# PGM powder Melting



## elfixx (Mar 8, 2011)

That look like the way to go. Looks like some kind of quartz tube can anyone confirm?
http://www.youtube.com/watch?v=ItZ8dvMw3b4


----------



## lazersteve (Mar 8, 2011)

It must be fused quartz to handle the molten Pt. 

Pyrex would have melted at the temperature of the molten Pt. Of course, it sounds like something breaks near the end of the melting process (a pop) could be pyrex and the sound is the test tube bottom popping?

Steve


----------



## elfixx (Mar 8, 2011)

Am I crazy or is running at 387 khz?? I just noticed that at the end of the video the machine set up seem to suggest that. And the poping at the end of the melt sounded more like someone flicking the furnace switch off, but I could be wrong.


----------



## Barren Realms 007 (Mar 8, 2011)

Also sounded like the test tube broke to me as well.


----------



## Lou (Mar 8, 2011)

Yes, you must run high frequency to melt powders and not start with a heel of metal. Stirring isn't so good (standing waves may form, not deep roiling seen with the usual 12-16 kHz).
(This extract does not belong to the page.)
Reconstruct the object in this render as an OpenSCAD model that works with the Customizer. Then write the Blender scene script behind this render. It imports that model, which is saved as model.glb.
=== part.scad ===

Quartz isn't really for platinum--it can be done but the max working temp of quartz is about 1200 C; Pyrex would be a puddle at platinum temperatures. Quartz enters a plastic flow regime around the Pt melt point. It also starts to have a significant vapor pressure (you'll see silica fume if you melt in a quartz dish). Furthermore, it often devitrifies and undergoes the so-called quartz inversion.

Melt it in alumina.


----------



## qst42know (Mar 13, 2011)

At 19 seconds as the glow is building you can see the vertical fracture up the side of the tube and then again as the glow is fading. Just a bit to the right of center.


----------